DATA BLOCK →
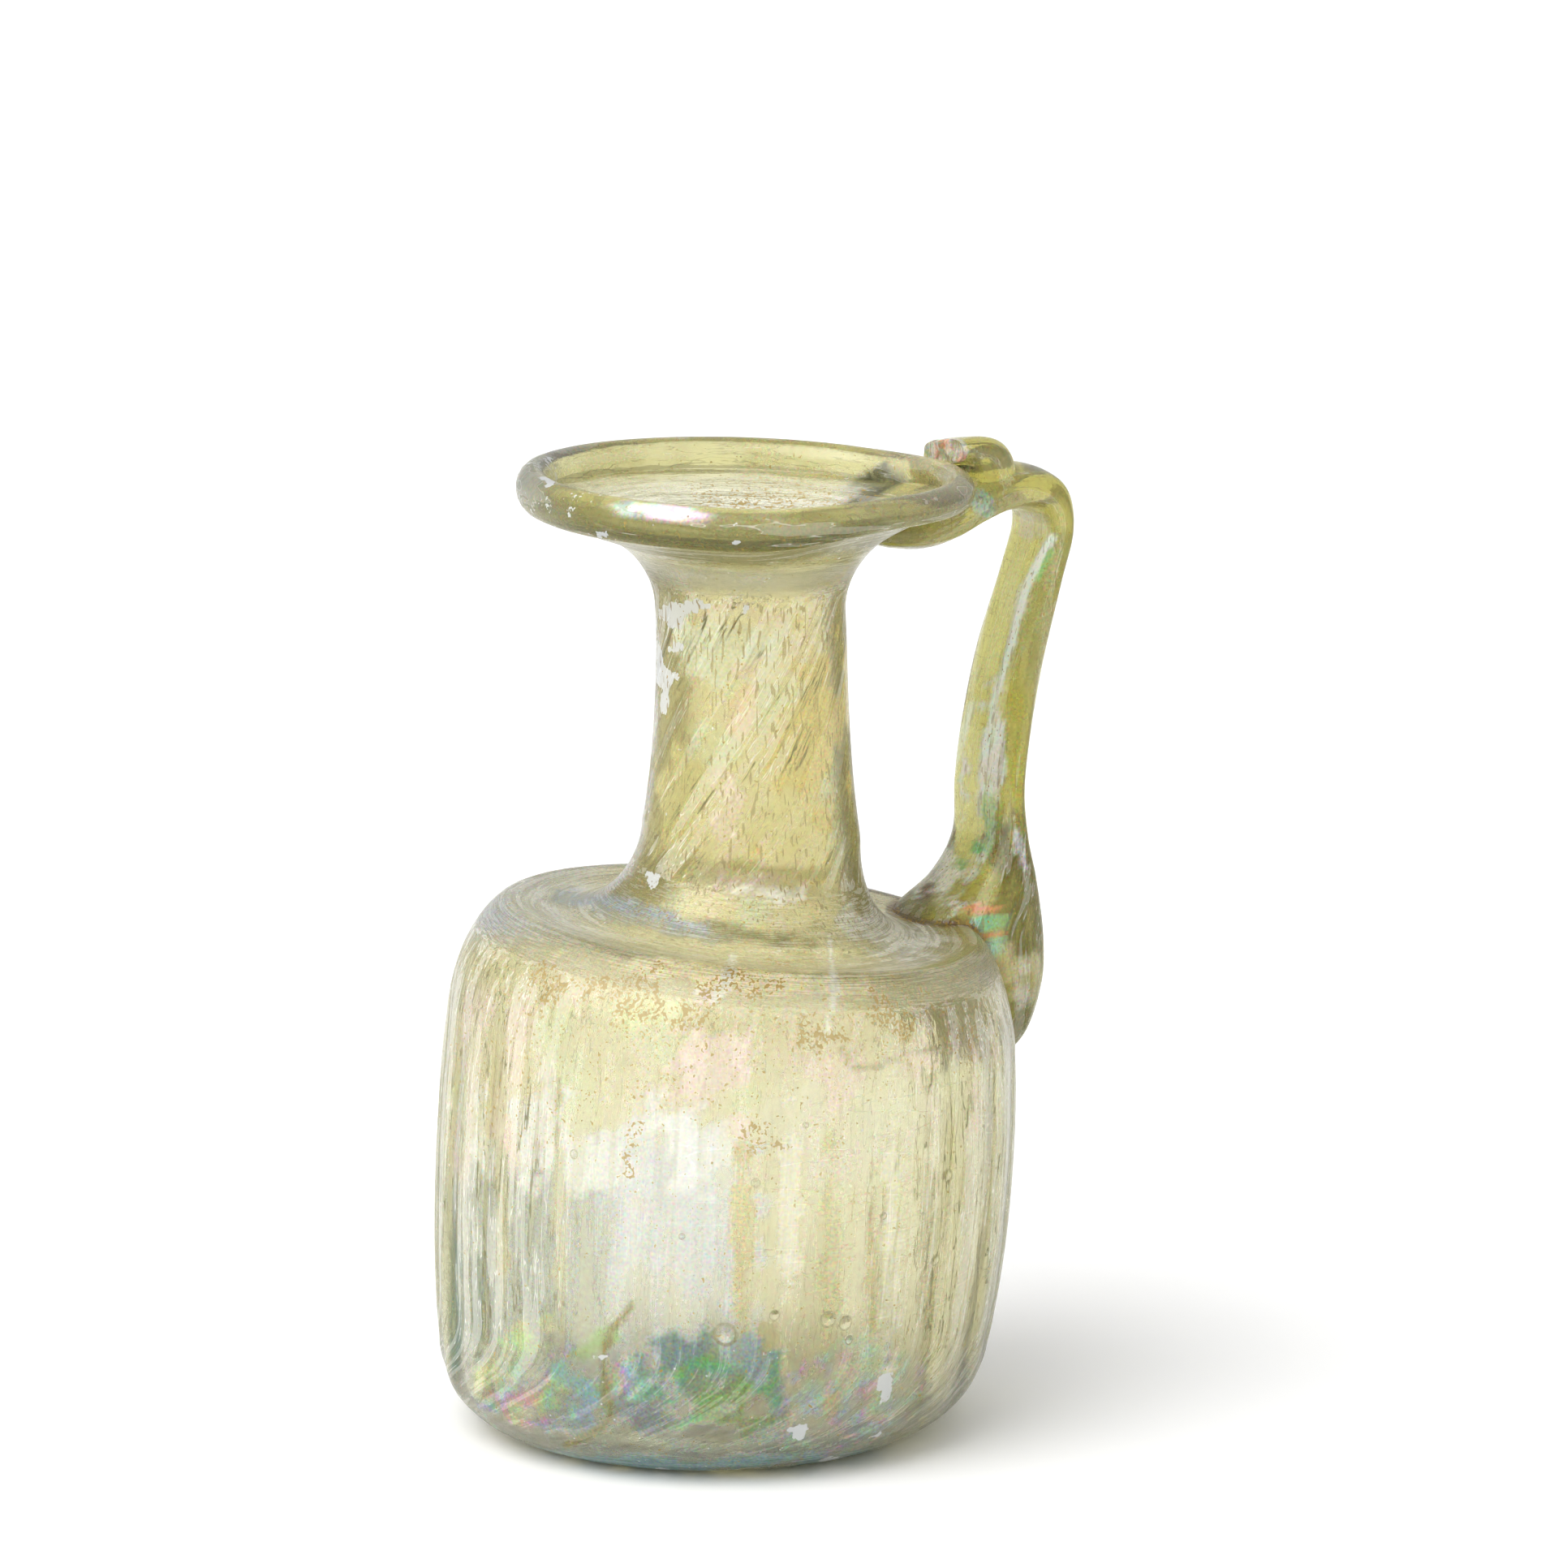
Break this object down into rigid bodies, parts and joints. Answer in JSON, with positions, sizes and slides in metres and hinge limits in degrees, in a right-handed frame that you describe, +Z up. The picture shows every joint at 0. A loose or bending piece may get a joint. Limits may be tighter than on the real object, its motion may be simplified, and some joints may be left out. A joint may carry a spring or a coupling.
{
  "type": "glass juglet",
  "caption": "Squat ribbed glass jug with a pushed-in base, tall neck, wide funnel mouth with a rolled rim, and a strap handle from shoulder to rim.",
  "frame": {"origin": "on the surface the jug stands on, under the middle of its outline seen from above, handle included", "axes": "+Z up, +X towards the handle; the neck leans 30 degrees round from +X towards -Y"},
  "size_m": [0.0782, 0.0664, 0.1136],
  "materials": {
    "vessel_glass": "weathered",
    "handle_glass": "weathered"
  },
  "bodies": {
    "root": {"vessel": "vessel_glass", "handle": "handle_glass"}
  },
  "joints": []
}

WHAT THE EXERCISE ASKS →
All of the material above needs to be copied exactly.

THE SOLUTION →
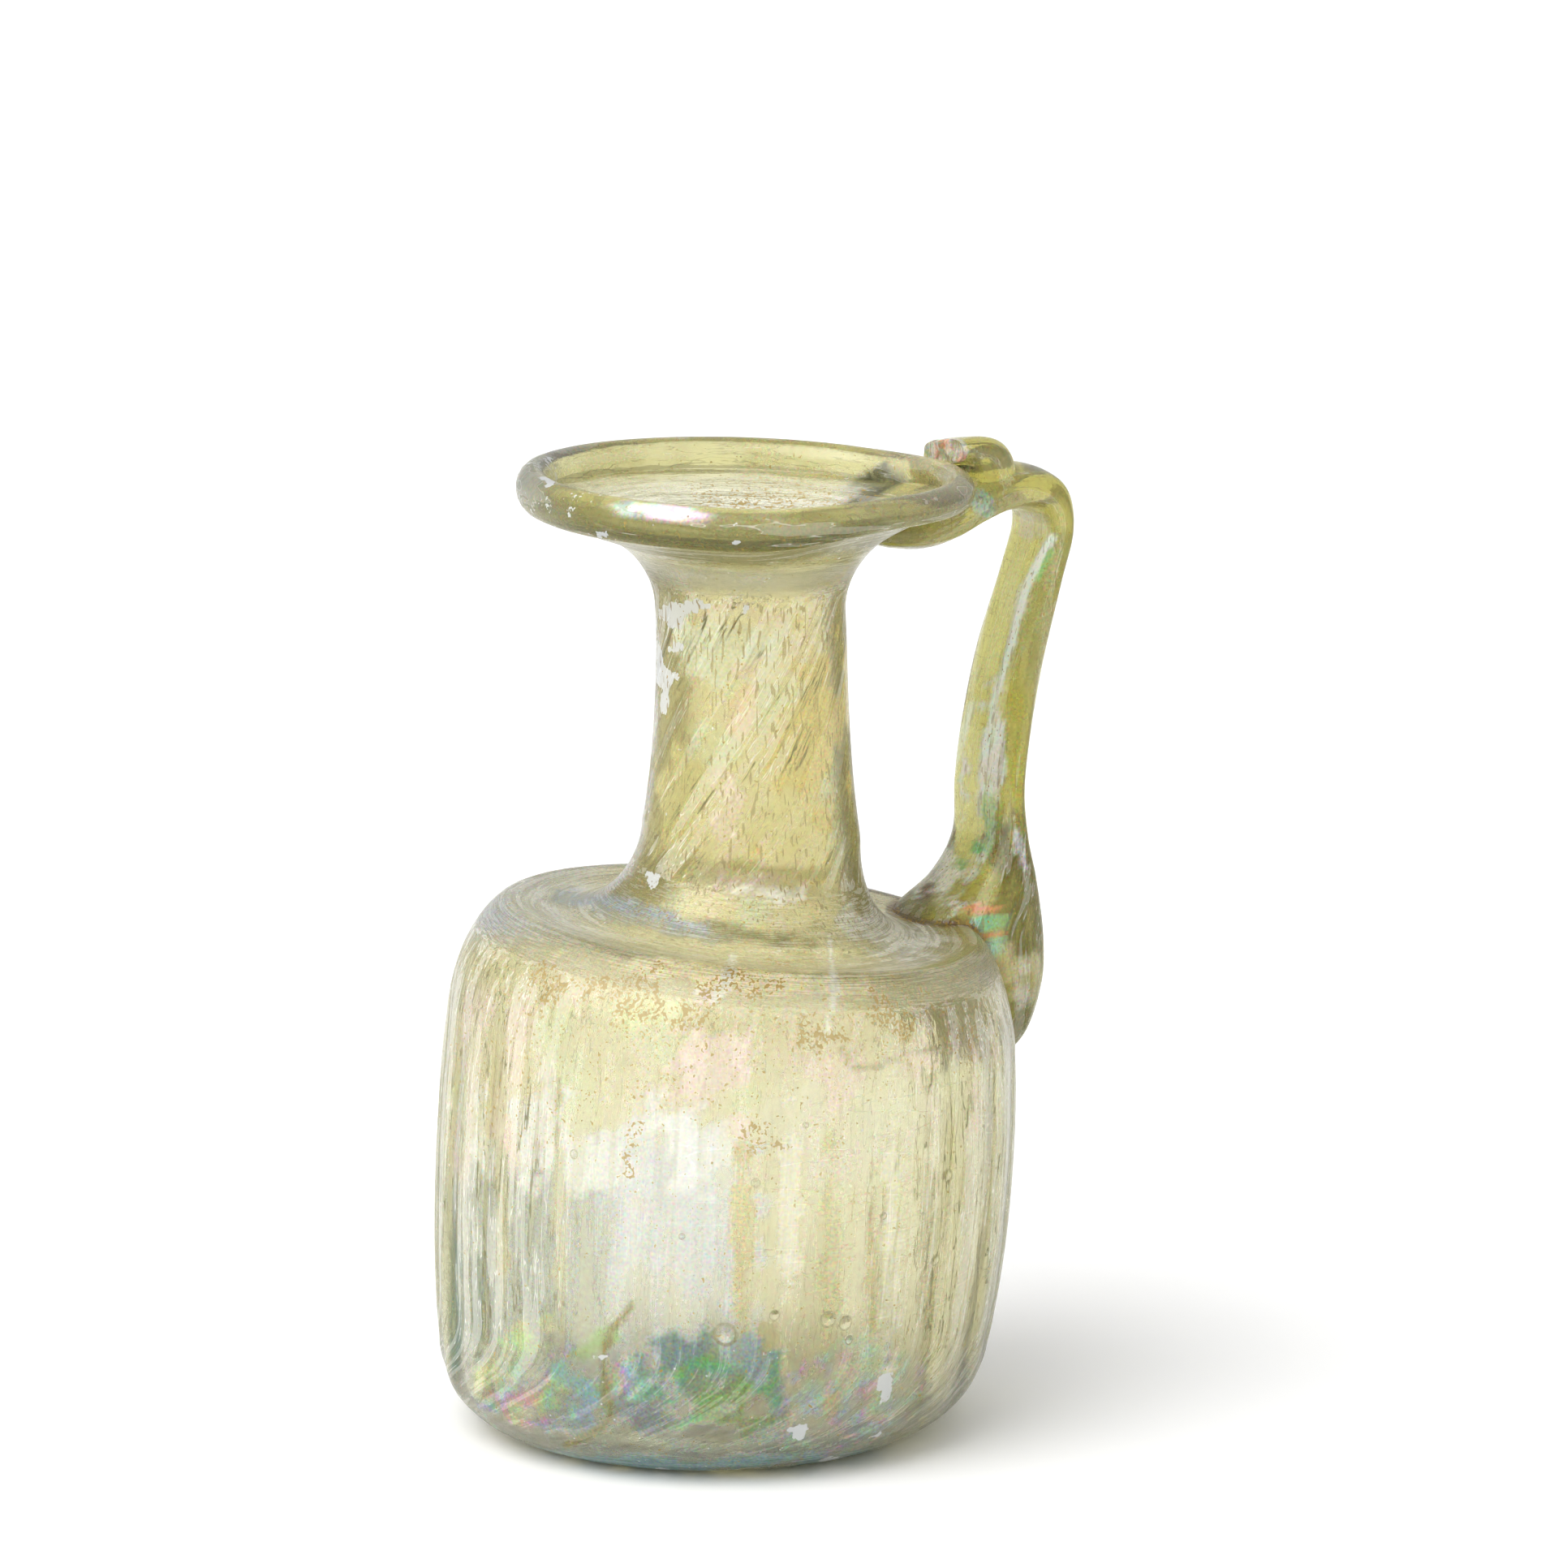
Break this object down into rigid bodies, parts and joints. Answer in JSON, with positions, sizes and slides in metres and hinge limits in degrees, in a right-handed frame that you describe, +Z up. The picture shows every joint at 0. A loose or bending piece may get a joint. Limits may be tighter than on the real object, its motion may be simplified, and some joints may be left out. A joint may carry a spring or a coupling.
{
  "type": "glass juglet",
  "caption": "Squat ribbed glass jug with a pushed-in base, tall neck, wide funnel mouth with a rolled rim, and a strap handle from shoulder to rim.",
  "frame": {"origin": "on the surface the jug stands on, under the middle of its outline seen from above, handle included", "axes": "+Z up, +X towards the handle; the neck leans 30 degrees round from +X towards -Y"},
  "size_m": [0.0782, 0.0664, 0.1136],
  "materials": {
    "vessel_glass": "weathered",
    "handle_glass": "weathered"
  },
  "bodies": {
    "root": {"vessel": "vessel_glass", "handle": "handle_glass"}
  },
  "joints": []
}